%%
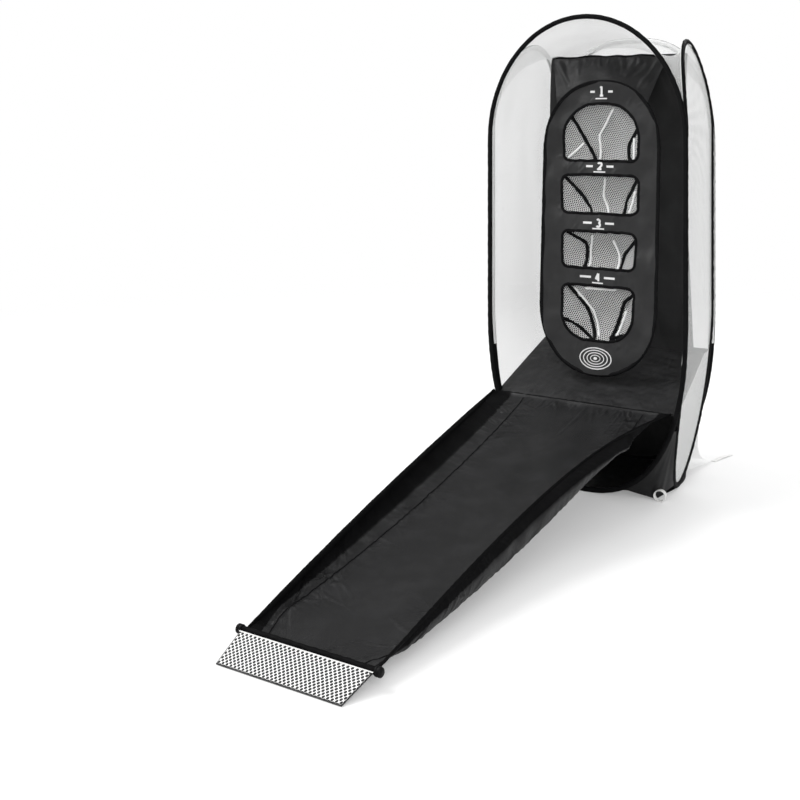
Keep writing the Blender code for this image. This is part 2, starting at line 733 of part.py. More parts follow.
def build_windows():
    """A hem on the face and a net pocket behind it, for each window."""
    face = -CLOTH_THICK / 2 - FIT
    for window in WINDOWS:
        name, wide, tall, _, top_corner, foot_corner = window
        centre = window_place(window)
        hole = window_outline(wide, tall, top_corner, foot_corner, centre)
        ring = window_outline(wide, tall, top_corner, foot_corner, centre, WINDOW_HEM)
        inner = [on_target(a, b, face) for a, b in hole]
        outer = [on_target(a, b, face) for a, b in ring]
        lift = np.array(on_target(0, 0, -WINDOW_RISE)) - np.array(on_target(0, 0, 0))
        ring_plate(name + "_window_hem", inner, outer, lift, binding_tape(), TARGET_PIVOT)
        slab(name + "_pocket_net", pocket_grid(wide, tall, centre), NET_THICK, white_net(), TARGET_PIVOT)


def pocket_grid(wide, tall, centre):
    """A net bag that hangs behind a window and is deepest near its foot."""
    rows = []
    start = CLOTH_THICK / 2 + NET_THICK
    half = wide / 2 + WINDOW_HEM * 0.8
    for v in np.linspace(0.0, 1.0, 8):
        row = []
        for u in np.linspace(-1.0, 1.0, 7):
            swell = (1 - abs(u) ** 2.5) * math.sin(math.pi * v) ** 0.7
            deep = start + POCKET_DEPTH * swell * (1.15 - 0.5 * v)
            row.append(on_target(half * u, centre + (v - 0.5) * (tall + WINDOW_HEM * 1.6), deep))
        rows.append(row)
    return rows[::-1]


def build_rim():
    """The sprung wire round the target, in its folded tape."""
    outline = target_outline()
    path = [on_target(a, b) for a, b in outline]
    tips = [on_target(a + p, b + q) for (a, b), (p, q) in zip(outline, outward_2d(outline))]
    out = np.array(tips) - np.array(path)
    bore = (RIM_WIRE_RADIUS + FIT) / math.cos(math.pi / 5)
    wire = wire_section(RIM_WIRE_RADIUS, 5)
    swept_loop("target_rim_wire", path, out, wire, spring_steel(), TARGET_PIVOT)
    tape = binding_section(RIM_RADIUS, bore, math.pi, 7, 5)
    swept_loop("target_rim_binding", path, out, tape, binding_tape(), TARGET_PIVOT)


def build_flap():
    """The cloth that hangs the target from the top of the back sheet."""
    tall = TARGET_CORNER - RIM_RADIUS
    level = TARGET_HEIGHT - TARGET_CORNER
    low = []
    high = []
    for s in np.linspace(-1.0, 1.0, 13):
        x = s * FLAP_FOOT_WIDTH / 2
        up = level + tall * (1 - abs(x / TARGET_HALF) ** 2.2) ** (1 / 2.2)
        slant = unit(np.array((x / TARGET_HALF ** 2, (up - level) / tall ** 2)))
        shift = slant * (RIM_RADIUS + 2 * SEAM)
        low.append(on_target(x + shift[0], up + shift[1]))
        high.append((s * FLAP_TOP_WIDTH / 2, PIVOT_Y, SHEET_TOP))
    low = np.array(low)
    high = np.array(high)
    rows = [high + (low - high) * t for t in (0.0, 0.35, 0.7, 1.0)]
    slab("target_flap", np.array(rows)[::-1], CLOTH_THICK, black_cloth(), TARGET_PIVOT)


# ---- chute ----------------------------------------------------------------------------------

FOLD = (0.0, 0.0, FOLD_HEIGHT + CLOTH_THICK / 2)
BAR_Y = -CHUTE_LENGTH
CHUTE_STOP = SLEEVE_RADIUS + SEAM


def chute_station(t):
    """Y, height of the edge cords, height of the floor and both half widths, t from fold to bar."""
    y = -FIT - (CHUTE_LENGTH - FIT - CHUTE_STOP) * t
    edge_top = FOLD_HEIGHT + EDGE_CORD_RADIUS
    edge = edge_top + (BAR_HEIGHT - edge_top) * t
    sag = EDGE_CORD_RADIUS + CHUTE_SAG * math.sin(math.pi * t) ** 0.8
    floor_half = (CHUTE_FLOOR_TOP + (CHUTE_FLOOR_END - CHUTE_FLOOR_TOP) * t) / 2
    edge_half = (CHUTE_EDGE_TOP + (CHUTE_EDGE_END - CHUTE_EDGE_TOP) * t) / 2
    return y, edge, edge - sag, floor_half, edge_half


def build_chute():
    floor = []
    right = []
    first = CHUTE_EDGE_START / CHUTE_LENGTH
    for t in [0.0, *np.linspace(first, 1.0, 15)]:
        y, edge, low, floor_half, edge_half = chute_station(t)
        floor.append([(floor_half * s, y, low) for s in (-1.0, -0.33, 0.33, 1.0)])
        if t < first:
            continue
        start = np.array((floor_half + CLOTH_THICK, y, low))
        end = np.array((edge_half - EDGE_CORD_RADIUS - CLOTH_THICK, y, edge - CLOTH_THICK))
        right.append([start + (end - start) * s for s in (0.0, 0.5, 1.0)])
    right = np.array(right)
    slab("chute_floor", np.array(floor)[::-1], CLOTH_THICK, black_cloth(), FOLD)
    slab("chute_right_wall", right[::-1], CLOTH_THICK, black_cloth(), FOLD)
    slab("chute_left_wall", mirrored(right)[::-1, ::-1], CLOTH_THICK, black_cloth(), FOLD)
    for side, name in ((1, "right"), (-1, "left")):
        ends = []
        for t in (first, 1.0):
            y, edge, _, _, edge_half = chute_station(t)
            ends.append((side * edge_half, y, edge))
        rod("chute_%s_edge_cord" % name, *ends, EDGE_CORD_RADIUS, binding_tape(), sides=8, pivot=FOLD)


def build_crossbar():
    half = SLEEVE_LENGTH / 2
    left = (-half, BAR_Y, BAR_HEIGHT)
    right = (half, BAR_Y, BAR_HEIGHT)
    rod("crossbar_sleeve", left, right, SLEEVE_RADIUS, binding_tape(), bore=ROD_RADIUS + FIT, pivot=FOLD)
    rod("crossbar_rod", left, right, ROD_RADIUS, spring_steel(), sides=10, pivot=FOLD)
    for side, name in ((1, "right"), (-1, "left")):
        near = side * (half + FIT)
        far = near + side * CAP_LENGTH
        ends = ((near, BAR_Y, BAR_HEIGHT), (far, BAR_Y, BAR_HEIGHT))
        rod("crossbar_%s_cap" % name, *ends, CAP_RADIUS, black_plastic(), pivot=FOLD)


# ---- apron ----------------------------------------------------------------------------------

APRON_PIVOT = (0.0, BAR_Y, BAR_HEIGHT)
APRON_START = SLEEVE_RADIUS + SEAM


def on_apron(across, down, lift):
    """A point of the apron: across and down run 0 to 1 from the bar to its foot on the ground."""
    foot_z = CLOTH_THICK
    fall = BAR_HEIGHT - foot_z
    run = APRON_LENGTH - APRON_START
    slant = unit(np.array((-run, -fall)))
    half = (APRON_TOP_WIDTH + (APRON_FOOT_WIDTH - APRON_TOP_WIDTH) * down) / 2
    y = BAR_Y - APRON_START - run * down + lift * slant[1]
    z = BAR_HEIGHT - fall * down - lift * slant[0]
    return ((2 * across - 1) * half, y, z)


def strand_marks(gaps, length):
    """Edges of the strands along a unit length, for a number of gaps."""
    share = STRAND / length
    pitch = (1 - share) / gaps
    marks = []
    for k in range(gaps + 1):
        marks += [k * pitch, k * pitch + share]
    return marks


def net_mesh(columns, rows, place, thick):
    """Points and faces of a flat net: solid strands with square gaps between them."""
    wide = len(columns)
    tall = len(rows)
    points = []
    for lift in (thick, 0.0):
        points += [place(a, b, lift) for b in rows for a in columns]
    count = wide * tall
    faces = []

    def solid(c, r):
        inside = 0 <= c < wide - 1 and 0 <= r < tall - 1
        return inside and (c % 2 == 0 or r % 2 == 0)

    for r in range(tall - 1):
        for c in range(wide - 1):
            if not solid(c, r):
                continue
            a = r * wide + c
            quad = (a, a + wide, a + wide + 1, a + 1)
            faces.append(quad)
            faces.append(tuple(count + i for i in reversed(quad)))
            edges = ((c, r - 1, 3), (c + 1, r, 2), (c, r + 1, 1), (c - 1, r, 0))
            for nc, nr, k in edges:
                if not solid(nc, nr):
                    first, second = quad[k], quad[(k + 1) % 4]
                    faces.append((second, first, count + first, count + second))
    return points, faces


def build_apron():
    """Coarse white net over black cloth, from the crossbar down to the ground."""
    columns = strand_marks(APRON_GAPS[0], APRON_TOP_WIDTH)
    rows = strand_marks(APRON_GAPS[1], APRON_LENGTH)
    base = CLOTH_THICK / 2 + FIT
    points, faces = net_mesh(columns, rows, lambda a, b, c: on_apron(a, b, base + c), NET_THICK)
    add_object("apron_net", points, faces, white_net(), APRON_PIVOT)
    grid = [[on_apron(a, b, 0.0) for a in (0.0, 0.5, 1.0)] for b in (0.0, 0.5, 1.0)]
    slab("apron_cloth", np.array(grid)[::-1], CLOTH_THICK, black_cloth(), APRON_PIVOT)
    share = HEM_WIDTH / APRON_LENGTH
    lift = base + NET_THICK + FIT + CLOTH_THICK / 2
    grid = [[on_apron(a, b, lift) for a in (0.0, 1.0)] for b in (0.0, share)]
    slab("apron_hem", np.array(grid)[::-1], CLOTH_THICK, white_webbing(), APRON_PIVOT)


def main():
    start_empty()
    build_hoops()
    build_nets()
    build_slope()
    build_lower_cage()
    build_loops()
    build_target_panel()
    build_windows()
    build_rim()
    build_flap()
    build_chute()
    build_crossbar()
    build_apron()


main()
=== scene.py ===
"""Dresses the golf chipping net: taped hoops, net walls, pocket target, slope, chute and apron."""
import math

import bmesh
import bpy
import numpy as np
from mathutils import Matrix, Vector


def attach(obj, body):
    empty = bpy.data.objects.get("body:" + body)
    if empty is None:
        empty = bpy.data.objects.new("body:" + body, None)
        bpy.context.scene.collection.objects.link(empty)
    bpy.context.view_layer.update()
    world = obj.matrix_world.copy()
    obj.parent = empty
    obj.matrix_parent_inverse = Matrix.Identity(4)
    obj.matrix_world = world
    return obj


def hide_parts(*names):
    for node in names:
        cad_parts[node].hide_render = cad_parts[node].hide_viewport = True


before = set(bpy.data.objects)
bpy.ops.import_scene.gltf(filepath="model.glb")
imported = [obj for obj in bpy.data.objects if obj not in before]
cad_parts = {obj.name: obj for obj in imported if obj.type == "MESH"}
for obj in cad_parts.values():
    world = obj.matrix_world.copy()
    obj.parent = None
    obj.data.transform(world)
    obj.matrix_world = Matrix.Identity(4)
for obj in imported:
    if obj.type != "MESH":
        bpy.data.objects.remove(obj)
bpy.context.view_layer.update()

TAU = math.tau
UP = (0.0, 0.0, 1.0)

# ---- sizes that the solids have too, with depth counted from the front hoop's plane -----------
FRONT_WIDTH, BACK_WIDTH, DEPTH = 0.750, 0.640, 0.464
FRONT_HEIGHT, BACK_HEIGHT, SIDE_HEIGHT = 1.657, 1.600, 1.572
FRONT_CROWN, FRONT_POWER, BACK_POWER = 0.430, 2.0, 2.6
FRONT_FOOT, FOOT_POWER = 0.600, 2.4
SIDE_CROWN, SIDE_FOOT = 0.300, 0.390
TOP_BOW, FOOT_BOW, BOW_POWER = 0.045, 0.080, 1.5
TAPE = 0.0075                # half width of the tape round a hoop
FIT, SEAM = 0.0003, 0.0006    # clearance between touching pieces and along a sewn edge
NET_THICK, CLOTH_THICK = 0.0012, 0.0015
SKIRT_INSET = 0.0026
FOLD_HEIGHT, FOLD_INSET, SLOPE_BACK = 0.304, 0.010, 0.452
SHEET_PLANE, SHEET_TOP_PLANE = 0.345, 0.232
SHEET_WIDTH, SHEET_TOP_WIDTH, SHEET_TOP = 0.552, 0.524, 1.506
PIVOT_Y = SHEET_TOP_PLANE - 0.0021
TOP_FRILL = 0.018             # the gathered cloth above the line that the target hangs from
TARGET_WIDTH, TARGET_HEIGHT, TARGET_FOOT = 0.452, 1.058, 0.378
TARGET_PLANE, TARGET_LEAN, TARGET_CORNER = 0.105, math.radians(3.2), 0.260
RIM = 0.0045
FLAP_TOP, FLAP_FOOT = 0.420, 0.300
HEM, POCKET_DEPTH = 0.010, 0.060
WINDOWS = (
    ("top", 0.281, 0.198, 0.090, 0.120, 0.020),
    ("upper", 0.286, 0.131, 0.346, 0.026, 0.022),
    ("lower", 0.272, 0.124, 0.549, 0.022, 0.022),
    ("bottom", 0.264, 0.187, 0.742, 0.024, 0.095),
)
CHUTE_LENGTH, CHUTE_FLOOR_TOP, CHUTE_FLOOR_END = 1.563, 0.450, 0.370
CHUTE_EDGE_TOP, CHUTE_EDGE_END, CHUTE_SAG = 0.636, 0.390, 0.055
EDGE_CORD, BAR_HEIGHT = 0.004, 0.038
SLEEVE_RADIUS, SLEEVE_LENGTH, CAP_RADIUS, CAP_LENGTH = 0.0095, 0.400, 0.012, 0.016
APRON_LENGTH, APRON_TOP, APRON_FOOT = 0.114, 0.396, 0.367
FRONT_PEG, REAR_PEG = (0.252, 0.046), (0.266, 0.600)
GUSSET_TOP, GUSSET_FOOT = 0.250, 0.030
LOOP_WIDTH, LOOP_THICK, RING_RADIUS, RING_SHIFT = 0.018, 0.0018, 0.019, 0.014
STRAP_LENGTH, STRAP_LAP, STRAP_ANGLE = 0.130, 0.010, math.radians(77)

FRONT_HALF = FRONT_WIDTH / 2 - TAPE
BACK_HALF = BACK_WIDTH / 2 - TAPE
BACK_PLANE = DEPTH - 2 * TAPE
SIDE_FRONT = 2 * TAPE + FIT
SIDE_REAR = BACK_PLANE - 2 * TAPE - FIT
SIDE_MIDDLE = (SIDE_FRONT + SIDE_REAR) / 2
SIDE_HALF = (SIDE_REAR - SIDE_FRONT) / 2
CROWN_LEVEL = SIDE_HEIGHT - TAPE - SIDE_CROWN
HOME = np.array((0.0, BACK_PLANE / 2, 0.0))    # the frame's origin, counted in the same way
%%
What to produce
With the first line being the one containing "build_slope()" and the last line the one containing "before = set(bpy.data.objects)", transcribe exactly the lines above that fall in that range.

Answer to this exercise
    build_slope()
    build_lower_cage()
    build_loops()
    build_target_panel()
    build_windows()
    build_rim()
    build_flap()
    build_chute()
    build_crossbar()
    build_apron()


main()
=== scene.py ===
"""Dresses the golf chipping net: taped hoops, net walls, pocket target, slope, chute and apron."""
import math

import bmesh
import bpy
import numpy as np
from mathutils import Matrix, Vector


def attach(obj, body):
    empty = bpy.data.objects.get("body:" + body)
    if empty is None:
        empty = bpy.data.objects.new("body:" + body, None)
        bpy.context.scene.collection.objects.link(empty)
    bpy.context.view_layer.update()
    world = obj.matrix_world.copy()
    obj.parent = empty
    obj.matrix_parent_inverse = Matrix.Identity(4)
    obj.matrix_world = world
    return obj


def hide_parts(*names):
    for node in names:
        cad_parts[node].hide_render = cad_parts[node].hide_viewport = True


before = set(bpy.data.objects)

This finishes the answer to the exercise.